--- Start of Data in this exercise ---
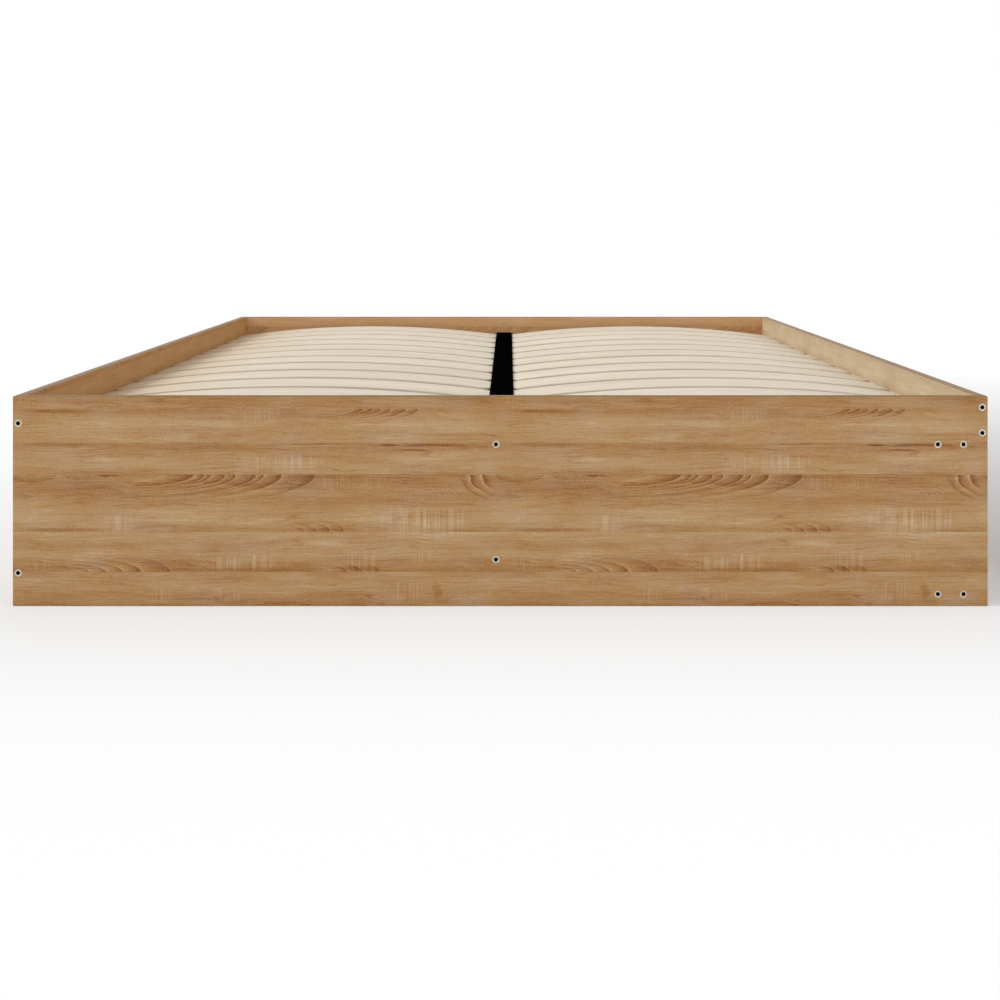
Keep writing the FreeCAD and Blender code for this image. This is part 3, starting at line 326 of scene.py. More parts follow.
# %% [markdown]
# ### The whole print
# The print adds up what the eye sees in the foil: the planks' own tones, broad cloudy
# bands, streaks, fine fibres and pores, the rings and dark spindles at the planks' edges,
# the saw marks and patches of pale lime.

# %% Ring figures at the plank edges
# Each figure: centre along the repeat (0 to 1) and its height, flatness of the ovals, the plank edge,
# the side of it (-1 below, 1 above), how deep it shows, its strength, how far it wavers, the stretch of
# the repeat that it covers, and the half lengths of its rings.
FIGURES = [
    (0.2304, 0.2203, 0.173, 0.2203, -1, 0.046, 1.0, 0.010, (0.24, 0.66),
     (0.060, 0.117, 0.134, 0.145, 0.168, 0.187, 0.220, 0.232, 0.265, 0.320)),
    (0.1226, 0.2203, 0.350, 0.2203, -1, 0.048, 1.1, 0.016, (0.915, 0.99),
     (0.110, 0.133, 0.153, 0.171)),
    (0.7945, 0.1833, 0.270, 0.2203, -1, 0.040, 0.8, 0.016, (0.79, 0.93),
     (0.055, 0.064, 0.074, 0.084, 0.094, 0.104)),
    (0.0390, 0.2203, 0.305, 0.2203, -1, 0.020, 0.7, 0.003, (0.98, 0.10), (0.012, 0.043)),
    (0.1500, 0.2203, 0.200, 0.2203, -1, 0.014, 0.5, 0.003, (0.10, 0.21), (0.010, 0.043)),
    (0.5690, 0.3310, 0.136, 0.3310, -1, 0.027, 0.8, 0.004, (0.64, 0.87),
     (0.105, 0.123, 0.139, 0.153, 0.170, 0.195, 0.215)),
    (0.0869, 0.0577, 0.180, 0.0577, 1, 0.024, 0.8, 0.008, (0.12, 0.40),
     (0.040, 0.058, 0.085, 0.113, 0.145, 0.196)),
    (0.5280, 0.1247, 0.250, 0.1247, 1, 0.018, 0.6, 0.008, (0.57, 0.72), (0.040, 0.059, 0.079, 0.101, 0.126)),
    (0.5900, 0.0577, 0.200, 0.0577, 1, 0.018, 0.6, 0.004, (0.62, 0.80), (0.050, 0.080, 0.105, 0.135)),
]

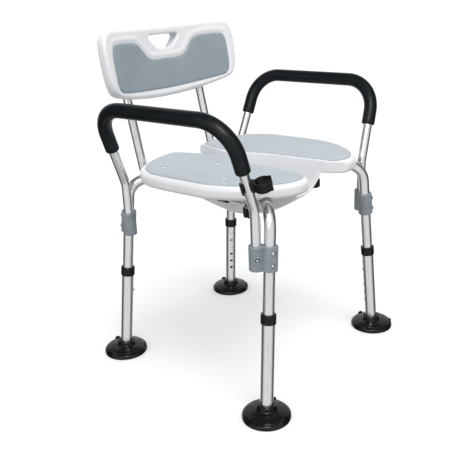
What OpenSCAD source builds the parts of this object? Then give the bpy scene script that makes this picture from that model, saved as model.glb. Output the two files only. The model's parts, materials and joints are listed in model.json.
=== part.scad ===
--- End of Data in this exercise ---
> **Job**
Determine how many lines include the word "scene" and report that number by itself.

> **Answer in full**
2